A riprova dell'importanza storica dei luoghi si ricordi che proprio in questa valle venne combattura una delle più importanti battaglie in terra di Valtellina nel contesto della Guerra dei Trent'anni:
qui, nel 1635, il francese duca di Rohan sconfisse l'esercito imperiale comandato dal generale Fernamont, infliggendogli gravi perdite (oltre duemila soldati imperiali trovarono qui la morte). Forse, se effettuiamo la passeggiata a tarda sera, potremo ancora udire i loro lamenti, ma anche quelli dei contadini che si videro bruciate baite e stalle dai francesi vincitori, che non volevano che la valle potesse tornare ad essere, in futuro, punto d'appoggio per gli eserciti nemici. Lasciamo dunque il rifugio e percorriamo la strada che costeggia il bacino di San Giacomo sul medesimo lato del rifugio stesso. Giunti al limite del grande lago, proseguiamo su una bella strada pianeggiante, in un incantevole pianoro, circondati da un'atmosfera quasi irreale.
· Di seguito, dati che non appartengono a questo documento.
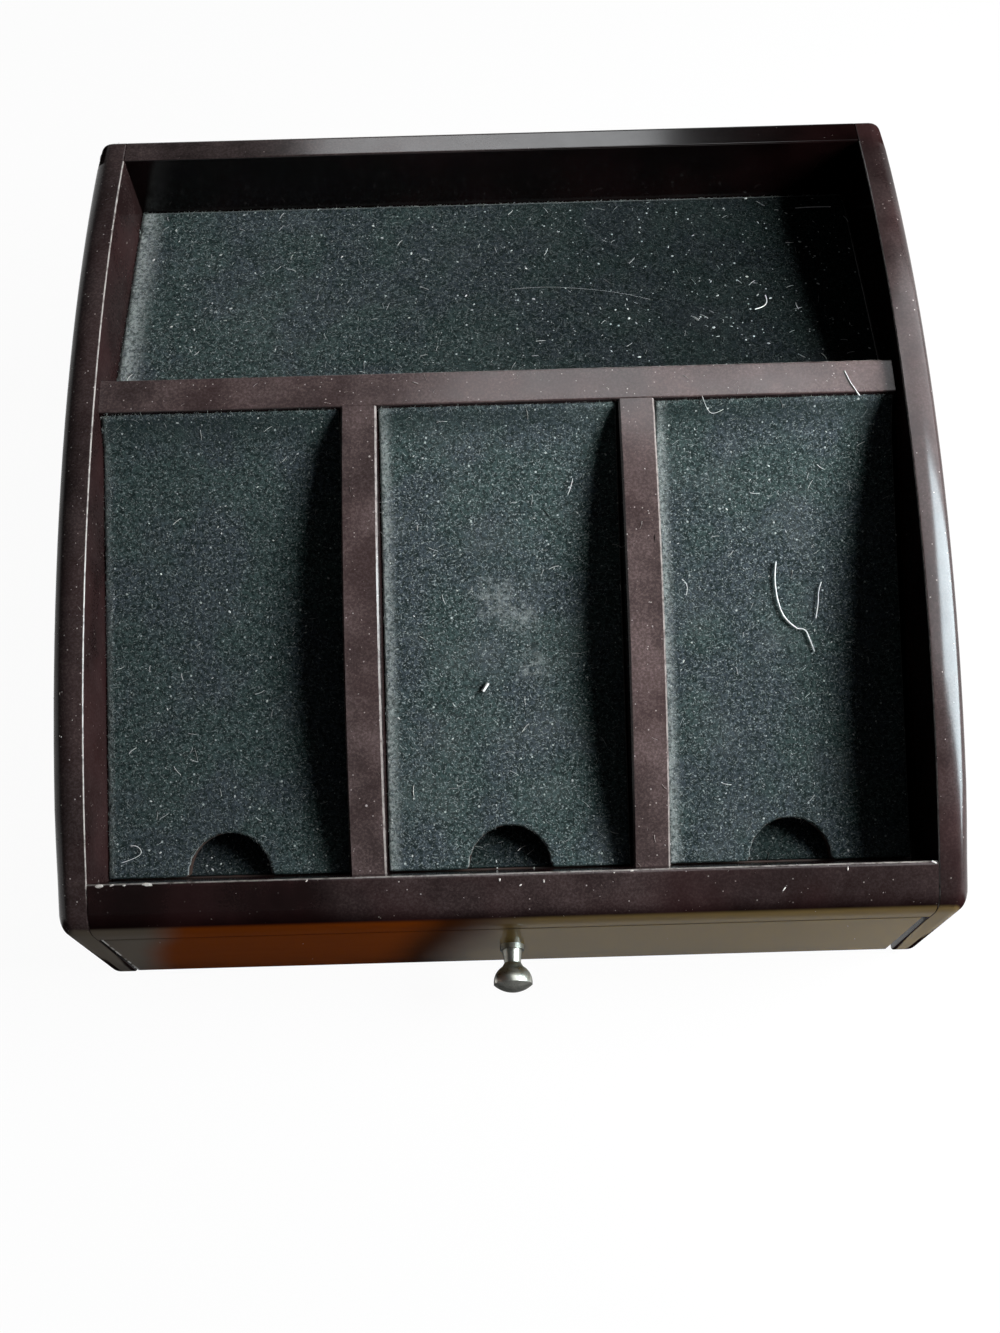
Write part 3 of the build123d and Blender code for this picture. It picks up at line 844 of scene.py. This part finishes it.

Se ignoriamo la deviazione per le Acque del Gallo, ci ritroveremo al Passo di val Mora, cioè sul limite superiore della valle omonima, al confine fra Italia e Svizzera.
Se avessimo tempo, potremmo scendere nella bellissima valle svizzera, fino a Santa Maria di Monastero.
In caso contrario, non ci resta che tornare sui nostri passi, sotto lo sguardo severo delle cime di Plator, che sembrano, nella loro austera mole, compiangere la miseria degli uomini e la loro stoltezza.